I’ve had encounters like ours before but at least they were open enough to admit it to me. The admission of it is what makes me feel better in a world where I already do not feel safe.
I never hated you. I hated them. I hated them for covering up what happened to protect themselves but you had better believe it’s only a matter of time before I get in that ass about that. I am very strategic and I will not rest.
I’ve changed so much since you spoke to me last. I used to be so idealistic about this world. I used to have high hopes for my future and the future of the world and now- I see it’s all bullshit and it means nothing. Progress means nothing. It’s all about profit and self preservation. I learned that from the situation with you.

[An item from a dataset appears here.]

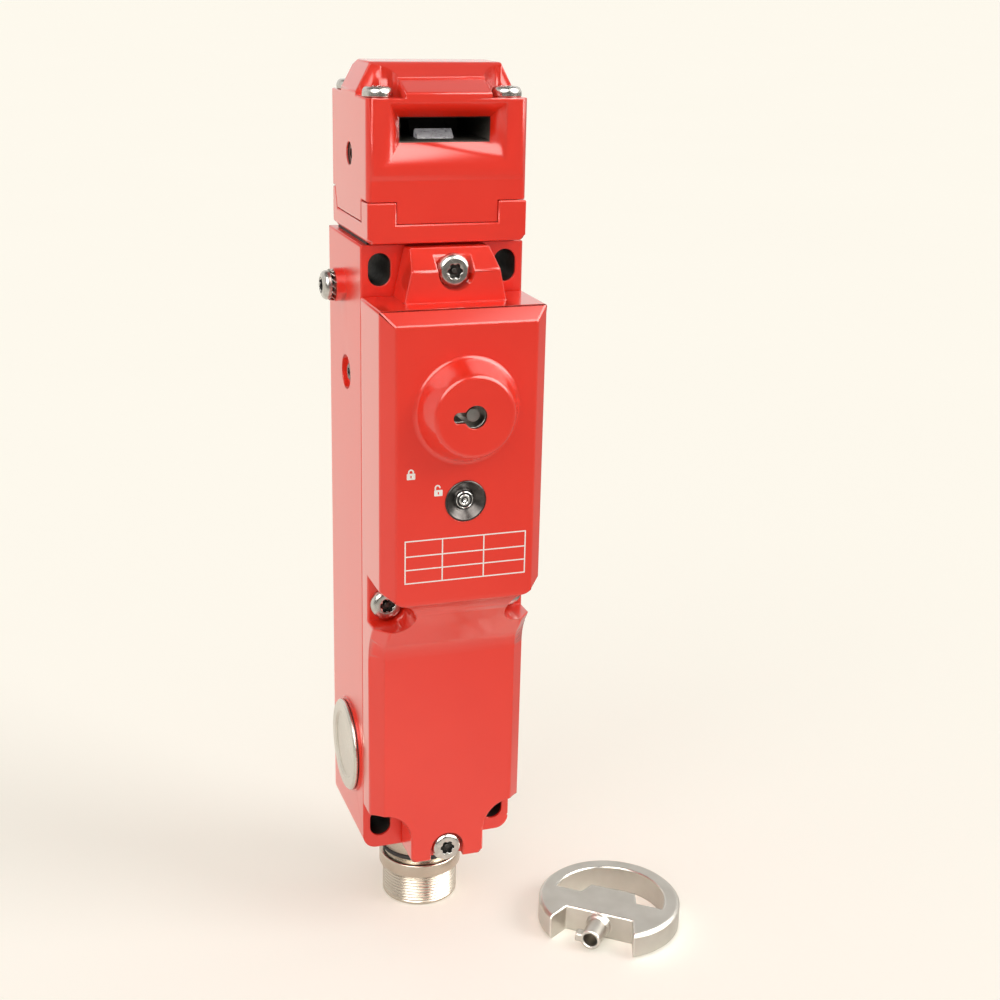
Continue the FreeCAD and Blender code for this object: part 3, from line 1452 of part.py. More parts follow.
def connector_shell():
    """Nickelled receptacle: thread diameter, collar, neck and the stub in the housing."""
    body = new_body("connector_shell")
    thread_top = d.thread_height
    collar_top = thread_top + d.collar_height
    ring_low = collar_top + 1.4
    ring_high = ring_low + d.ring_height
    floor = d.insert_face + d.insert_length
    profile = sketch_on(body, "front", 0.0)
    polygon(profile, [(d.connector_bore, 0.0), (d.connector_radius, 0.0),
                      (d.connector_radius, thread_top),
                      (d.collar_radius, thread_top), (d.collar_radius, collar_top),
                      (d.connector_radius - 0.6, collar_top), (d.connector_radius - 0.6, ring_high),
                      (d.neck_radius, ring_high), (d.neck_radius, bottom), (d.stub_radius, bottom),
                      (d.stub_radius, bottom + d.stub_length),
                      (d.connector_bore - 2.5, bottom + d.stub_length),
                      (d.connector_bore - 2.5, floor), (d.connector_bore, floor)])
    turn(body, "Revolution", profile)
    return keep(body, "connector_shell")


def connector_ring():
    ring_low = d.thread_height + d.collar_height + 1.4
    wall = rod("ring_wall", d.ring_radius, d.ring_height, (0.0, 0.0, ring_low))
    hole = rod("ring_hole", d.connector_radius - 0.6, d.ring_height, (0.0, 0.0, ring_low))
    return keep(cut("ring_cut", wall, [hole]), "connector_ring")


def connector_insert():
    disc = rod("insert_disc", d.connector_bore, d.insert_length, (0.0, 0.0, d.insert_face))
    holes = []
    for index, (x, y) in enumerate(pin_places()):
        holes.append(rod("insert_hole_%d" % index, d.pin_radius, d.pin_root, (x, y, d.insert_face)))
    return keep(cut("insert_cut", disc, holes), "connector_insert")


def pin_places():
    """Nine contacts on the outer circle and three on the inner one."""
    places = []
    for circle_radius, count in ((d.pin_circle, 9), (d.pin_inner_circle, 3)):
        for index in range(count):
            angle = 2 * math.pi * index / count
            places.append((circle_radius * math.cos(angle), circle_radius * math.sin(angle)))
    return places


def connector_pins():
    pins = []
    for index, (x, y) in enumerate(pin_places()):
        pins.append(rod("pin_%d" % index, d.pin_radius, d.pin_length + d.pin_root,
                        (x, y, d.insert_face - d.pin_length)))
    return keep(group("pins", pins), "connector_pins")


# ---------------------------------------------------------------- release key

def release_key():
    """Ring-shaped key with a finger opening, a notch and a hollow barrel with its lug.

    Drawn with the barrel along +X, then turned and laid on the floor beside the switch.
    """
    body = new_body("release_key")
    ring = sketch_on(body, "level", 0.0)
    circle(ring, 0.0, 0.0, d.key_radius)
    grow(body, "Pad", ring, d.key_thick)
    dress(body, "Chamfer", d.edge_round, lambda e: e.Curve.TypeId == "Part::GeomCircle")
    opening = sketch_on(body, "level", d.key_thick)
    key_opening_outline(opening)
    grow(body, "Pocket", opening, d.key_thick)
    notch = sketch_on(body, "level", d.key_thick)
    mouth = d.key_radius + 1.0
    polygon(notch, [(d.key_notch_root, -d.key_notch_half), (mouth, -d.key_notch_mouth),
                    (mouth, d.key_notch_mouth), (d.key_notch_root, d.key_notch_half)])
    grow(body, "Pocket", notch, d.key_thick)
    key_barrel(body)
    body.Placement = Placement(Vector(), Rotation(AXIS_Z, SIZES["key_angle"]))
    bind(body, "Placement.Base.x", d.key_right)
    bind(body, "Placement.Base.y", -d.key_front)
    return keep(body, "release_key")


def key_opening_outline(sketch):
    """Round opening cut off by a bar with a blunt bump in its middle."""
    radius = number(d.key_opening)
    bar = number(d.key_bar)
    start = math.acos(bar / radius)
    side = math.sqrt(radius * radius - bar * bar)
    arc = Part.ArcOfCircle(Part.Circle(Vector(), Vector(0, 0, 1), radius), start, 2 * math.pi - start)
    tip = bar - number(d.key_bump_height)
    points = [Vector(bar, -side, 0), Vector(bar, -number(d.key_bump_half), 0),
              Vector(tip, -number(d.key_bump_tip), 0), Vector(tip, number(d.key_bump_tip), 0),
              Vector(bar, number(d.key_bump_half), 0), Vector(bar, side, 0)]
    lines = [Part.LineSegment(points[i], points[i + 1]) for i in range(5)]
    first = sketch.addGeometry([arc] + lines, False)[0]
    for i in range(6):
        following = first + (i + 1) % 6
        sketch.addConstraint(Sketcher.Constraint("Coincident", first + i, 2, following, 1))
    place(sketch, first, 3, 0.0, 0.0)
    tie = sketch.addConstraint(Sketcher.Constraint("Radius", first, radius))
    bind(sketch, "Constraints[%d]" % tie, d.key_opening)
    for geometry, u in ((first + 1, d.key_bar), (first + 5, d.key_bar)):
        end = 1 if geometry == first + 1 else 2
        index = sketch.addConstraint(
            Sketcher.Constraint("DistanceX", -1, 1, geometry, end, number(u)))
        bind(sketch, "Constraints[%d]" % index, u)
    bump = d.key_bar - d.key_bump_height
    place(sketch, first + 2, 1, d.key_bar, -d.key_bump_half)
    place(sketch, first + 3, 1, bump, -d.key_bump_tip)
    place(sketch, first + 4, 1, bump, d.key_bump_tip)
    place(sketch, first + 5, 1, d.key_bar, d.key_bump_half)


def key_barrel(body):
    """Hollow barrel with a collar at its root and one driving lug near its tip."""
    middle = d.key_thick / 2
    root = d.key_notch_root - 1.0
    tube = sketch_on(body, "front", 0.0, 0.0, middle)
    polygon(tube, [(root, 0.0), (root, d.barrel_radius + 0.7), (d.key_notch_root + 1.2, d.barrel_radius + 0.7),
                   (d.key_notch_root + 1.6, d.barrel_radius), (d.barrel_reach, d.barrel_radius),
                   (d.barrel_reach, d.barrel_bore), (d.key_notch_root, d.barrel_bore),
                   (d.key_notch_root, 0.0)])
    turn(body, "Revolution", tube, "H_Axis")
    lug = sketch_on(body, "level", middle - d.lug_thick / 2)
    rectangle(lug, d.barrel_reach - d.lug_length, -d.lug_rise, d.barrel_reach,
              -d.barrel_bore - 0.3)
    grow(body, "Pad", lug, d.lug_thick)


# ---------------------------------------------------------------- build, check, write

housing()
cover()
cover_gasket()
cover_screws()
head_screws()
earth_screw()
earth_washer()
side_screw()
for side, word in ((-1, "left"), (1, "right")):
    conduit_plug(side, "conduit_plug_" + word)
    plug_seal(side, "plug_seal_" + word)
head_seal()
head_base()
head_housing()
cam_axle()
head_cam()
plunger_bush()
plunger()
coil_spring("plunger_spring", 0.0, d.cam_back, contact_top + 0.8, collar_low, d.spring_radius,
            d.spring_wire, 4)
contact_block()
contact_carrier()
contact_bridges()
fixed_contacts()
terminal_screws()
spring_plate()
solenoid_frame()
solenoid_bobbin()
solenoid_coil()
armature()
coil_spring("armature_spring", 0.0, coil_y, frame_low + d.solenoid_plate, armature_low,
            d.armature_radius - 0.9, d.spring_wire, 5)
release_link()
lock_lever()
lever_pin()
release_rotor()
rotor_seal()
rotor_retainer()
led_bezel()
led_lens()
indicator_board()
connector_shell()
connector_ring()
connector_insert()
connector_pins()
release_key()

doc.recompute()
faults = [item.Name for item in doc.Objects if "Invalid" in item.State or "Error" in item.State]
for piece in pieces:
    if piece.Shape.isNull() or not piece.Shape.isValid() or not piece.Shape.Solids:
        faults.append(piece.Label)
if faults:
    raise RuntimeError("failed: " + ", ".join(faults))

os.makedirs("parts", exist_ok=True)
for piece in pieces:
    piece.Shape.exportStep("parts/%s.step" % piece.Label)
    print("%-20s %3d solids %9.1f mm3" % (piece.Label, len(piece.Shape.Solids), piece.Shape.Volume))
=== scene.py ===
import bmesh
import bpy
import json
import math
from mathutils import Matrix, Vector


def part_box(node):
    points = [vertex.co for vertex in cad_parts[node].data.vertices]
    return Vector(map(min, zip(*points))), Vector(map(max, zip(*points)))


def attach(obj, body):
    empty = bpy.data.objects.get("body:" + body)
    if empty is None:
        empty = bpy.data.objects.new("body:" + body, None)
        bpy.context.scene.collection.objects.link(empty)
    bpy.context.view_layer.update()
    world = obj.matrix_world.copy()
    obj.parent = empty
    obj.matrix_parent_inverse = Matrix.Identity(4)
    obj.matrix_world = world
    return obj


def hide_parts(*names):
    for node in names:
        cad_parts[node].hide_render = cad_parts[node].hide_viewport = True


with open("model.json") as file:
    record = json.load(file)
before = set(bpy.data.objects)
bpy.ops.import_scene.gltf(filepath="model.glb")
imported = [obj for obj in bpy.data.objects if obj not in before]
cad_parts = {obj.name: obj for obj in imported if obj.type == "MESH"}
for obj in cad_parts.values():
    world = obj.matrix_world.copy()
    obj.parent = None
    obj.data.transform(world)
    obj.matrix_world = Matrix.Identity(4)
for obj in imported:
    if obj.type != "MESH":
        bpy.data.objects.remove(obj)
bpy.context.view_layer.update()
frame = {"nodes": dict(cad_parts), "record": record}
MM = 0.001

# Places read from the solids, in metres unless the line says millimetres.
COVER_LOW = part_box("cover")[0]
HOUSING_LOW, HOUSING_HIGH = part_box("housing")
SHELL_LOW, SHELL_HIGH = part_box("connector_shell")
BEZEL_LOW, BEZEL_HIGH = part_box("led_bezel")
FACE_Y = BEZEL_LOW.y + 0.3 * MM          # front face of the cover's thick upper part
LAMP = Vector((0.0, FACE_Y, (BEZEL_LOW.z + BEZEL_HIGH.z) / 2))
ROOF_RISE = 9.5                          # from just under the head's screw shelves to its roof, mm
HEAD_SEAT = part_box("head_housing")[1].z / MM - ROOF_RISE     # mm
HEAD_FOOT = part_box("head_base")[0].z / MM                    # mm
COVER_FOOT = COVER_LOW.z / MM                                # mm

# The camera: its turn in degrees, place in millimetres and lens.
CAMERA_YAW, CAMERA_DIP, CAMERA_ROLL = 19.51, 18.43, 1.35
CAMERA_PLACE = (-124.69, -419.58, 274.35)
CAMERA_LENS = 57.17

# The way from the switch to each soft light.
RIGHT_LIGHT = (0.66, -0.47, 0.58)
LEFT_LIGHT = (-0.46, -0.60, 0.65)
FILL_LIGHT = (-0.93, -0.25, 0.25)

GLASSY = 1.45                            # refractive index of enamel and ink


# ---------------------------------------------------------------- camera and light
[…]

Sometimes I think I see you. Sometimes I actually FEEL you. Are you around? I don’t know. One day I felt you on the street when I was walking. It felt the same as I used to feel when I would go to my events, I could feel you there. They said I was imagining everything. Was I?
I hate you for not telling me the truth so I can stop thinking something is wrong with me. Do you know what it’s like to wonder if you’re crazy or if what you feel is real? Why am I wondering? Oh. To protect THEM? You’re so fucking indoctrinated in their bullshit that instead of telling the truth to ME you would stand with them and watch me suffer. You knew what I was like. You knew about all of my hang ups. You knew about my paranoia and my quirks. You knew I was deeply afraid to open up and I opened up to you and you stomped on me, on purpose.
But guess what? I didn’t suffer permanently. I moved on. I’m better because of what happened and because of all of that bullshit you guys put me through when I was just trying to improve myself. That’s why I met you. Don’t you get that? But instead you decide you want to become a part of the problem and stand with them and they don’t give a fuck about you all they want to do is preserve themselves.
And maybe you’re preserving yourself too by not speaking up. Maybe I was wrong about you. Maybe I am crazy and all of this was in my head.
I need to use this imagination for something more profitable. I guess.
If I were to see you again, I don’t know if I would slap you or hug you. I cared about you. I stuck in there with you for 8 weeks, longer than anyone else in my life. I challenged myself and I won.
And then you crushed it.
You are mother fucker. Fuck you. You are a coward and all you do is hide to protect them. I was so wrong about you. Writing this out after holding it in for so long and never being able to talk about it, has helped me to realize that.